Les personnes qui, comme moi, sont contemporaines de cet accident n’ont point oublié l’effroi dont Paris et la France entière furent saisis. Les recettes des chemins de fer baissèrent immédiatement ; le chemin de la rive gauche fut littéralement abandonné, et il fallut bien longtemps pour refaire une éducation qui s’ébauchait à peine. L’épouvante fut telle, on envisageait les locomotives comme des instruments si particulièrement dangereux, si difficilement gouvernables, qu’il fut très-sérieusement question, pour les chemins de Paris à Rouen et de Paris à Orléans qui devaient être prochainement inaugurés, de remplacer la traction mécanique par des attelages de chevaux. La terreur excitée par cet accident se calma peu à peu et les chiffres que j’ai cités prouvent que le public, plus sage, s’est accoutumé aux voies ferrées et s’est familiarisé avec ce genre de locomotion.

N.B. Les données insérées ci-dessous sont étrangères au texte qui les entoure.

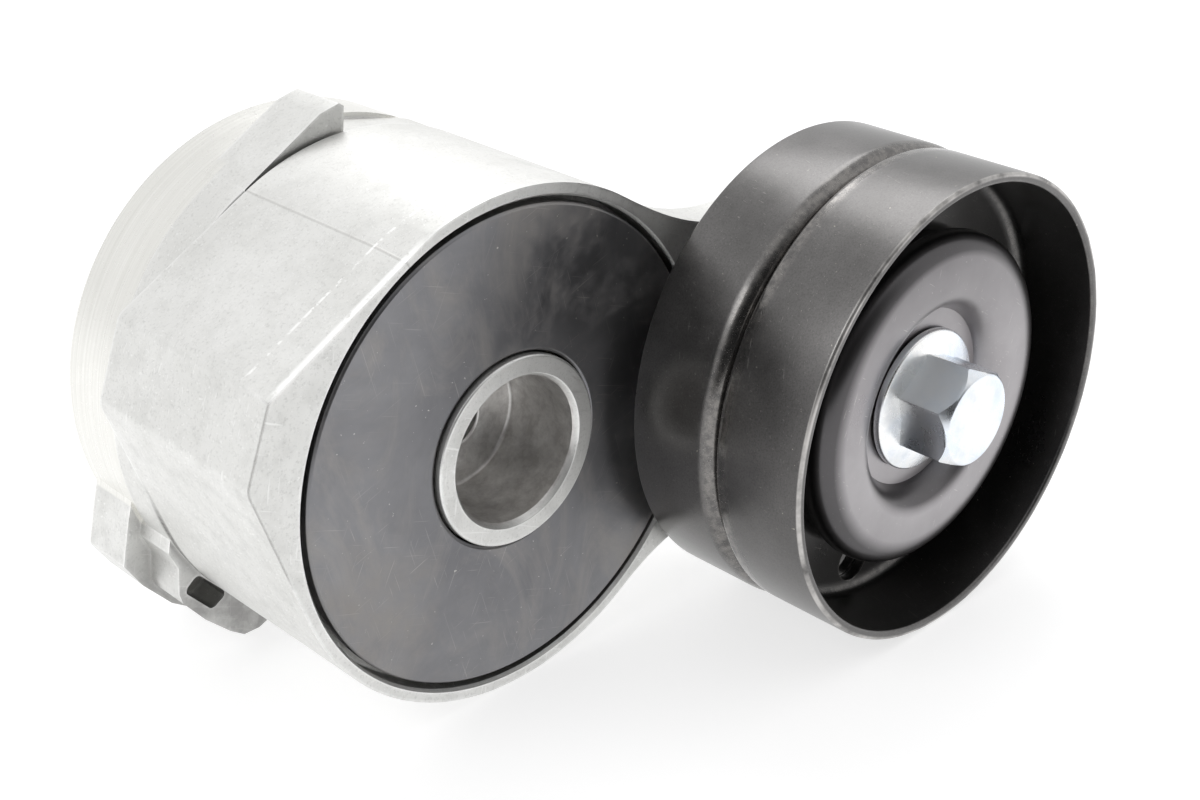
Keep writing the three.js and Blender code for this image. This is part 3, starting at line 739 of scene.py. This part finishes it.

  1. Une chapelle qu’on nomma Notre-Dame des Flammes fut élevée sur le remblai qui domine le lieu de l’accident. Depuis quelques années, la Compagnie de l’Ouest a fait planter des arbres autour et y a adjoint une école communale dont elle a gratuitement offert les constructions à la commune. De cette façon, le monument destiné à perpétuer le désastre échappe à la vue des voyageurs, et la chapelle semble être l’annexe de l’école. Tout est pour le mieux ; la Compagnie affaiblit un souvenir pénible, supprime un témoin désagréable, et, du même coup, donne aux enfants une instruction que sans elle ils n’auraient peut-être jamais reçue.